Property developer Bellway has built an experimental eco-house to research which environmental technologies will make it into the homes it builds after 2025.
The pilot house will examine how innovations in building materials, double or triple glazing, storing solar energy, recovering heat from wastewater and using air source heat pumps can make new homes more energy efficient.
Each of these elements will be tested in normal and extreme temperatures inside a specially built climate chamber, which can also simulate weather conditions including wind, snow and solar radiation.
Dubbed “The Future Home”, the property is being built at The University of Salford’s net-zero research facility Energy House 2.0, funded in part by the European Regional Development Fund.
A Bellway spokesperson said that the developer hopes to determine which technologies will be used in its future new homes, which must abide by strict new climate targets from 2025.
Under new rules announced in December 2021, any new homes built in England will need to produce 30 per cent less CO2 than current standards.
The firm is currently building four “Future Homes” in Callerton, Northumberland with some of these energy-efficient changes, which will soon be available for open sale. The spokesperson said both these homes and its new homes from 2026 will be sold at a price “in line with the market”.
Jamie Bursnell, group technical and innovations manager for the company, said that the company was unsure how these innovations would actually “function for real families in real homes”, or what their running costs might be.
“The research will produce reliable data that can help us all to make change,” he added. “We will compare the theoretical and real performance of different energy methods, finding out how our habits impact on energy consumption and retention.”
Sensors around the eco-home will measure the difference between energy generated and energy lost in different climates. They will also measure the “comfort” level of the home, which will be explored further when guests are invited to stay there during the project.
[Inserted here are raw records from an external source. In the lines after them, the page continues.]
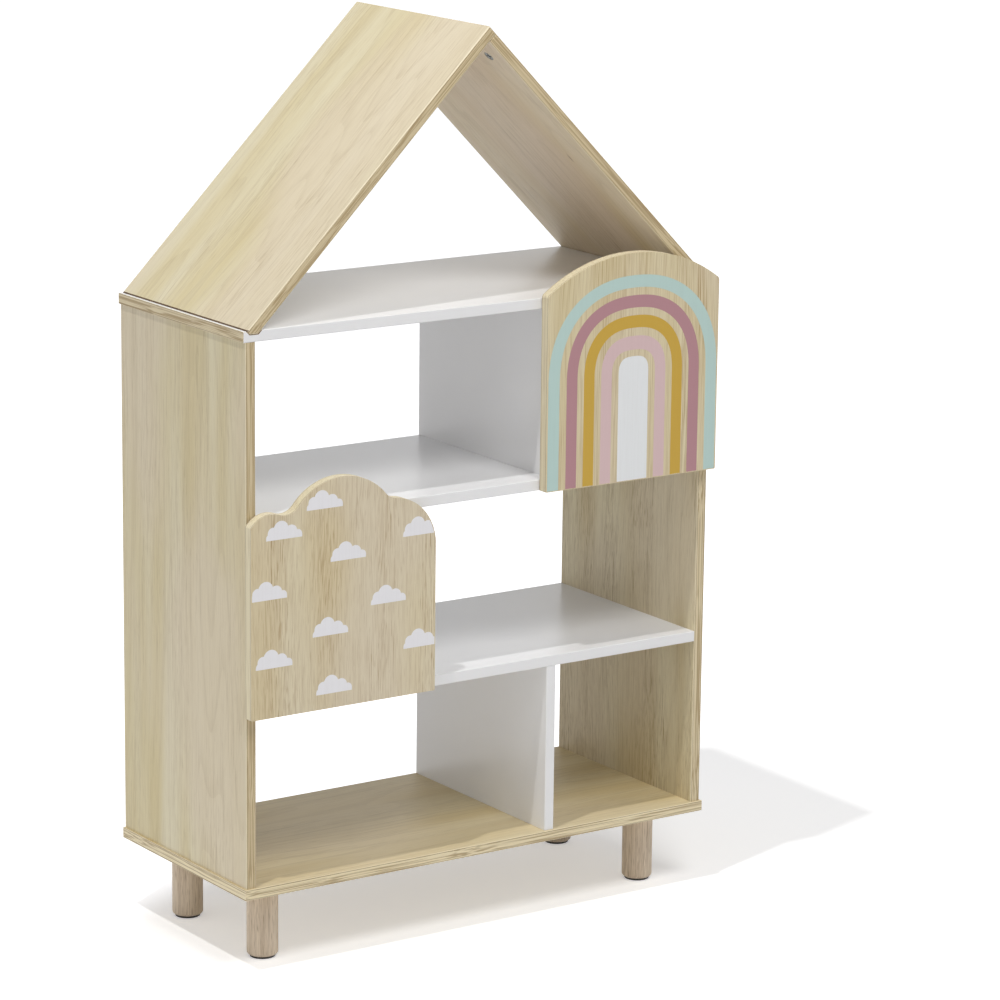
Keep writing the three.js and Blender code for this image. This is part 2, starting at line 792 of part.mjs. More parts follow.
function archOutline() {
  const middle = doorWidth / 2;
  const centre = archRise - archRadius;
  const reach = archRadius - archShoulder;
  const shoulder = centre + Math.sqrt(reach * reach - (middle - archShoulder) ** 2);
  const lean = bearing({ x: middle, y: centre }, { x: doorWidth - archShoulder, y: shoulder });
  const shape = new THREE.Shape();
  shape.moveTo(cornerCut, 0);
  shape.lineTo(doorWidth - cornerCut, 0);
  shape.lineTo(doorWidth, cornerCut);
  shape.absarc(doorWidth - archShoulder, shoulder, archShoulder, 0, lean, false);
  shape.absarc(middle, centre, archRadius, lean, halfTurn - lean, false);
  shape.absarc(archShoulder, shoulder, archShoulder, halfTurn - lean, halfTurn, false);
  shape.lineTo(0, cornerCut);
  return shape;
}

function doorGeometry(shape, side, bottom, heights) {
  const fromEdge = doorOverSide + cupCentre;
  const x = side < 0 ? fromEdge : doorWidth - fromEdge;
  const cuts = heights.map(([, z]) => at(rodY(cupRadius, 2 * cupDepth, cupSides), x, 0, z - bottom));
  return carve(frontedPanel(shape, doorThickness, doorArris, doorSteps), cuts);
}

function bumperGeometry() {
  return turned([
    [0, 0],
    [bumperRadius, 0],
    [bumperRadius, bumperThickness - bumperEdge],
    [bumperRadius - bumperEdge, bumperThickness],
    [0, bumperThickness],
  ], fastenerSides).rotateX(-quarterTurn);
}

function door(label, shape, side, bottom) {
  const rowFloor = bottom + board;
  const heights = hingeHeights(rowFloor);
  const hingeSide = carcassWidth / 2 + doorOverSide;
  const left = side < 0 ? -hingeSide : hingeSide - doorWidth;
  const geometry = doorGeometry(shape, side, bottom, heights);
  place(`${label}_door`, geometry, woodLaminate(), [left, doorBack, bottom]);
  place(`${label}_door_bumper`, bumperGeometry(), clearRubber(),
    [side * dividerPlace, doorBack, rowFloor + rowHeight / 2]);
  const parts = [
    ['hinge_cup', cupGeometry, zincAlloy], ['hinge_link', linkGeometry, platedSteel],
    ['hinge_arm', armGeometry, platedSteel],
  ];
  for (const [height, z] of heights) {
    for (const [part, make, material] of parts) {
      const origin = [side * carcassWidth / 2, carcassFront, z];
      const mesh = place(`${part}_${label}_${height}`, make(), material(), origin);
      if (side > 0) mesh.rotation.y = halfTurn;
    }
  }
}

boxParts();
shelf('lower_shelf', lowerShelfBottom);
shelf('upper_shelf', upperShelfBottom);
dividers();
roof();
topShelf();
legs();
baseScrews();
door('cloud', cloudOutline(), -1, lowerShelfBottom);
door('rainbow', archOutline(), 1, upperShelfBottom);

export default group;
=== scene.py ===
"""Looks of a house-shaped children's bookcase with a cloud door and a rainbow door.

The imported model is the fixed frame: boards take their bores and grooves from it and get
rounded arrises and edge bands here, the doors get their fine outlines and prints, and the
fittings get their finishes.
"""

import logging
import math
from dataclasses import dataclass, replace
from enum import Enum
from functools import cached_property
from typing import Callable, ClassVar

import bmesh
import bpy
from mathutils import Matrix, Vector


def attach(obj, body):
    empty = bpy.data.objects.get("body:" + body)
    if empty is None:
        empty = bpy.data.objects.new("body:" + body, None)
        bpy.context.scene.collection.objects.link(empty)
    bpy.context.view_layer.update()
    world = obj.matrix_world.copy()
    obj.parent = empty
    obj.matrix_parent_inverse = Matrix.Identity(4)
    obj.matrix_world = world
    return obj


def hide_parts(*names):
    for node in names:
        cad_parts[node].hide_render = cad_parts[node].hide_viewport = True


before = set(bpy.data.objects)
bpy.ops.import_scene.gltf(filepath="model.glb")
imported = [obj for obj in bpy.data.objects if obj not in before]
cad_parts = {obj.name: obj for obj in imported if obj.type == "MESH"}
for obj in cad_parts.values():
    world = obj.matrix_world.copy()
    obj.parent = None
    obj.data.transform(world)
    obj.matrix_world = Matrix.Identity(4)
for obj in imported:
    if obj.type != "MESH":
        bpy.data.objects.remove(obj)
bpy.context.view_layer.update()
LOG = logging.getLogger("bookcase")

MM = 0.001
GRAIN = "grain_place"
EDGE = "edge_band"
ARRIS = "eased_arris"

# Sizes shared by several pieces, in millimetres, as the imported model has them
BOARD = 15.0
CARCASS_MIDDLE = 7.75
BASE_MIDDLE = 6.75
DOOR_FRONT = -171.75
DOOR_BACK = -156.75
DOOR_WIDTH = 288.0
HINGE_CENTRE = 356.0
CUP_RADIUS = 17.5
CUP_DEPTH = 11.5

# How far the prints' front lies before the door's, and how thick their ink is, in millimetres
PRINT_PROUD = 0.05
INK = 0.04

# Edges that turn more than this many degrees are sharp
SHARP = 40.0

# How squarely a face looks through its board, from 0 to 1: less is an edge, and more is a flat face
ON_EDGE = 0.05
FLAT = 0.98

# How squarely a face looks along its board, where more is an end
ON_END = 0.99

Point = tuple[float, float]
Place = tuple[float, float, float]
Colour = tuple[float, float, float, float]
Socket = bpy.types.NodeSocket
Tree = bpy.types.NodeTree


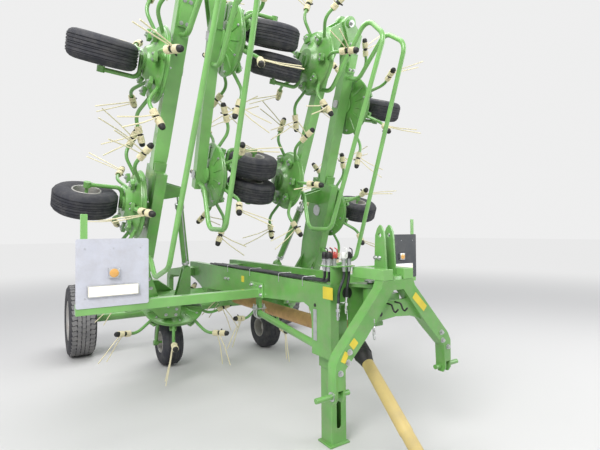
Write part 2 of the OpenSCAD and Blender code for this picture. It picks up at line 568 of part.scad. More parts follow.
module big_tyre(s) {
  r = big_d / 2; w = big_w / 2; q = rim_d / 2;
  color(black) place() translate([s * big_x, big_y, r]) rotate([0, 90, 0]) rotate_extrude($fn = 96)
    polygon([[q + gap, -w + 34], [q + 14, -w + 22], [q + 60, -w + 2], [q + 110, -w], [r - 22, -w + 10], [r - 6, -w + 26], [r, -w + 50], [r, w - 50], [r - 6, w - 26], [r - 22, w - 10], [q + 110, w], [q + 60, w - 2], [q + 14, w - 22], [q + gap, w - 34]]);
}
module big_rim(s) {
  r = big_d / 2; w = big_w / 2; q = rim_d / 2;
  color(silver) place() translate([s * big_x, big_y, r]) rotate([0, s * 90, 0]) difference() {
    rotate_extrude($fn = 96) polygon([[0, -70], [64, -70], [64, -20], [110, -8], [150, 6], [q - 14, 6], [q - 14, -w + 30], [q - 8, -w + 22], [q + 8, -w + 14], [q + 8, -w + 22], [q, -w + 34], [q, w - 34], [q + 8, w - 22], [q + 8, w - 14], [q - 8, w - 22], [q - 14, w - 30], [q - 14, 16], [150, 16], [108, 2], [64, -10], [64, 48], [48, 54], [0, 54]]);
    translate([0, 0, -200]) cylinder(h = 252, r = 28 + run_gap, $fn = 48);
  }
}

main_frame();
rotor_beam();
stand_sleeve();
stand_leg();
drive_tube();
drive_shaft();
board_bar();
board(-1);  // board_left
board(1);  // board_right
reflectors();
middle_legs();
headstock();
top_cover();
root(-1);  // root_left
root(1);  // root_right
inner_beam(-1);  // inner_left
inner_beam(1);  // inner_right
outer_beam(-1);  // outer_left
outer_beam(1);  // outer_right
hoops(-1);  // hoops_left
hoops(1);  // hoops_right
wing_legs(-1);  // legs_left
wing_legs(1);  // legs_right
barrel(-1);  // barrel_left
barrel(1);  // barrel_right
ram(-1);  // ram_left
ram(1);  // ram_right
rotor_at(-1, 1);  // rotor_l1
rotor_at(-1, 2);  // rotor_l2
rotor_at(-1, 3);  // rotor_l3
rotor_at(-1, 4);  // rotor_l4
rotor_at(-1, 5);  // rotor_l5
rotor_at(1, 1);  // rotor_r1
rotor_at(1, 2);  // rotor_r2
rotor_at(1, 3);  // rotor_r3
rotor_at(1, 4);  // rotor_r4
rotor_at(1, 5);  // rotor_r5
wheel_at(-1, 1);  // wheel_l1
wheel_at(-1, 2);  // wheel_l2
wheel_at(-1, 3);  // wheel_l3
wheel_at(-1, 4);  // wheel_l4
wheel_at(-1, 5);  // wheel_l5
wheel_at(1, 1);  // wheel_r1
wheel_at(1, 2);  // wheel_r2
wheel_at(1, 3);  // wheel_r3
wheel_at(1, 4);  // wheel_r4
wheel_at(1, 5);  // wheel_r5
axle_frame();
big_tyre(-1);  // tyre_left
big_tyre(1);  // tyre_right
big_rim(-1);  // rim_left
big_rim(1);  // rim_right
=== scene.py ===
"""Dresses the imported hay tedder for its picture: rotors, wheels, paint, boards, hoses and small fittings.

Lengths are in metres. What sits on the main frame, the headstock and the rack of couplers is written in
the main frame's own drawing, and ground() or on_frame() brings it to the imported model.
"""

import json
import math

import bmesh
import bpy
from mathutils import Matrix, Vector

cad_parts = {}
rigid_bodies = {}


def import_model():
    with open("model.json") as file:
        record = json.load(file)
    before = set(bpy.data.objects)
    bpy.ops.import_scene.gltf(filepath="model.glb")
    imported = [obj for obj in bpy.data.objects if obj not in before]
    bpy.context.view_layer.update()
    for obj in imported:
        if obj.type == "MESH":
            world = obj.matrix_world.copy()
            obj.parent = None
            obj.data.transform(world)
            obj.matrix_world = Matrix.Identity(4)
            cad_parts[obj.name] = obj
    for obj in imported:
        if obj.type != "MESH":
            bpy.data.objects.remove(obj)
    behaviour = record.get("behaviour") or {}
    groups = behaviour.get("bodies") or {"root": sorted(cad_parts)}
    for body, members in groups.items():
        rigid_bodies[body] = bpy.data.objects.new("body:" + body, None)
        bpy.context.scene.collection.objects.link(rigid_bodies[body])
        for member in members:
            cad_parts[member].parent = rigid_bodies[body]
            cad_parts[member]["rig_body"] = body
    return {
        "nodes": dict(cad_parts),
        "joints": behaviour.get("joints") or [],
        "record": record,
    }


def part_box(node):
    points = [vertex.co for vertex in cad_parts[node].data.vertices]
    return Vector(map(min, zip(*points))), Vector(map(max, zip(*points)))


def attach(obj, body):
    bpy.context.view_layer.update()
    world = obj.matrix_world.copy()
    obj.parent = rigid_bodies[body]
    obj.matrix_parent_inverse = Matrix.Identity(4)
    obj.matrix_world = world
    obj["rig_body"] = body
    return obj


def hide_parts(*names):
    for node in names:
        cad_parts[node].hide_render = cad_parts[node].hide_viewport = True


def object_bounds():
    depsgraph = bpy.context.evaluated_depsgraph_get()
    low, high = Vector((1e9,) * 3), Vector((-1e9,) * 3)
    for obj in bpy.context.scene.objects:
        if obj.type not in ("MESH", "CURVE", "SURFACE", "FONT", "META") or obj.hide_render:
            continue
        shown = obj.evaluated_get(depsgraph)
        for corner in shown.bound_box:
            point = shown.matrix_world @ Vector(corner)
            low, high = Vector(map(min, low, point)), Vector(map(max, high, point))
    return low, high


bl_info = {
    "name": "Hay tedder",
    "version": (1, 0, 0),
    "blender": (4, 5, 0),
    "location": "View3D > Sidebar > Tedder",
    "description": "Builds the visible pieces of a folded rotary hay tedder",
    "category": "Object",
}

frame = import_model()
CAD_LOW, CAD_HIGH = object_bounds()
JOINTS = {joint["name"]: joint for joint in frame["joints"]}
SIDES = {"l": ("left", -1), "r": ("right", 1)}
TAGS = [side + str(i) for side in SIDES for i in range(1, 6)]
FULL = 2 * math.pi
HERE = Matrix.Identity(4)
# from rotor to rotor, and the swivel's place in the main frame's drawing
ROTOR_GAP, SWIVEL_Y = 1.1, -2.262
UP = Vector((0, 0, 1))
AHEAD = (0, -1, 0)
LEFTWARDS = (-1, 0, 0)
FINISHES = {}


# ---- sizes and colours a user may change ----
class TedderSizes(bpy.types.PropertyGroup):
    arm_radius: bpy.props.FloatProperty(
        name="Arm radius", description="Radius of a tine arm's tube", default=0.014, unit="LENGTH")
    wire_radius: bpy.props.FloatProperty(
        name="Wire radius", description="Radius of the tine wire", default=0.0047, unit="LENGTH")
    coil_radius: bpy.props.FloatProperty(
        name="Coil radius", description="Outer radius of a tine's coil", default=0.028, unit="LENGTH")
    coil_turns: bpy.props.IntProperty(
        name="Coil turns", description="Turns in one coil", default=5, min=2, max=8)
    edge: bpy.props.FloatProperty(
        name="Edge", description="Rounding of the steel plates' edges", default=0.003, unit="LENGTH")
    tread_groove: bpy.props.FloatProperty(
        name="Tread groove", description="Depth of the small tyres' grooves", default=0.005, unit="LENGTH")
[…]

Mr Bursnell said the technologies tested will become “common use” in new homes by 2026.
Dr Richard Fitton, research lead at Energy House Labs, added: “The modern house is by its very nature complex, with novel materials, renewable heating systems and interactions between all manner of smart home infrastructure.
“Our research will help to present data on how all this can work together to deliver homes that are efficient, comfortable and healthy.”
It comes after Octopus Energy announced it had partnered with sustainable developer ilke Homes to develop the UK’s first homes that would guarantee its residents had zero energy bills.
The properties, the first of which will be available to buy this summer, are equipped with an air source heat pump, solar panels and battery storage technology.